Exercise, Nutrition, Motivation, And All Things Fitness!

Long Live Competitive Fitness!

Competitive Fitness is a sport that can take your breath away!  It is arguably the highest level of competition in the family of physique display sports which includes bodybuilding, figure, bikini, and physique.  It requires explosive athleticism, strength, flexibility, aerobic conditioning, aesthetic development, and a great degree of dedication to maximize training, nutrition, recovery, performance, and time management.  The women who participate in this sport are truly special.

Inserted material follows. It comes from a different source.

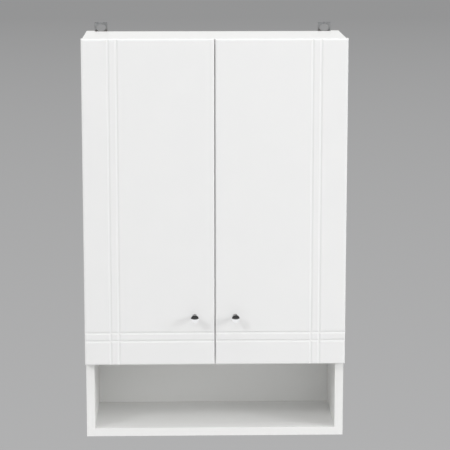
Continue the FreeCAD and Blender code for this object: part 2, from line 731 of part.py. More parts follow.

I initially developed my affinity and respect for fitness competitions and the women who did them because I got to see firsthand how hard they worked and how incredibly talented they were.  I remember sitting in the aerobics room of Gold’s Gym in San Jose, CA where I managed and in one day getting to watch Fitness America Champions and future IFBB Pros Tanya Merryman, Julie Childs, and Sherlyn Roy all run routines as they prepared for an upcoming show.  I had the pleasure of training and training with Tanya many times, and as a prep coach, many of the very first athletes I worked with were fitness competitors.  It was much more of a challenge for them training and striving to have that perfect look onstage while still practicing and working on achieving the perfect routine performance.  They needed to diet hard enough to get competition lean, yet still have the energy to workout and perform.  They still needed to have balance, symmetry, and proportion while fighting the natural development adaptations of constantly working on the mandatory strength moves.  It brought out the best in me as a coach to work with these incredibly driven athletes which included two California State Fitness Championship winners.  For a time, I was even a coach on Tanji Johnson’s Save Fitness Team and I had the pleasure of coaching people like Kristine Duba and Alissa Carpio as amateurs who would later go on to become IFBB Pro Fitness Athletes.

A recent announcement by the National Physique Committee stated that they would be removing the 2-piece physique comparison portion of fitness competitions.  While I’m sure they have their well-thought-out reasons, I am just as sure that there are a lot of unhappy fitness purists, mainly the competitors, who have devoted so much time, effort, energy, and money towards being the best they can be in their sport.  Several top pro and amateur competitors took to social media to voice their opinions and displeasure.  I found myself commenting about what I considered to be some important points to know about the state of the sport many people love.  I thought I would share those thoughts with you:

“The fitness division (including the physique display 2-piece round) is a marque division and has more potential for growth and expansion to mainstream popularity and acceptance than any other.  It has the greatest entertainment value and “Wow factor”, and the greatest degree of displayable athleticism.  It simply needs to be marketed and promoted better and prioritized to be given the opportunity to grow.  I would much rather see high-level fitness competitors guest performing at shows than the current level of accepted guest posing conditioning.”

“What needs to happen is a fundamental shift in how women are marketed and portrayed in the fitness industry.  An IFBB official remarked to me that women simply could not draw the numbers financially and attendance-wise to support their sports.  I disagree, I think they are marketed as “eye candy” not athletes and role models.  They are paraded out even at the top events as someone to look at as opposed to look up to.  Positioning them and showcasing them to inspire other women would mean focusing on who they are and what they have accomplished, along with how they look within the concepts of fitness, as opposed to within the confines of booty shorts.  So it’s all about image and marketing, both the individual athletes as well as the sport, and the challenges and requirements it demands to be successful.  Then the proper respect and appreciation will follow and the numbers will be there as well.”

Competitive fitness is a sport in which the athletes who participate in it do so out of love.  They have arguably the greatest level of camaraderie and kinship of all the physique sports.  I’ve personally witness the helpful nature of the experienced competitors towards the newcomers.  They actively recruit others to try their sport, always working to dispel the myth that you need to be a former gymnast or elite dancer to be successful.  They toil away for the opportunity to get better, both in their routines and with their physiques.  They had to fight very hard for acceptance when the sport first came onto the scene and the typical bodybuilding crowd, including many of the bodybuilding competitors, were slow to warm to them.  But the physiques developed and displayed by some of the sport’s champions have shown that they are as hardcore in the gym as any bodybuilder.  They have earned the right to showcase themselves onstage with their physiques as well as their performance.  So it is understandable that they will be extremely disappointed if they are no longer able to do so.

The future of fitness is still largely unwritten.  If how it ultimately plays out is determined by the amount of passion and dedication possessed by the women who practice it, the future can still be quite bright!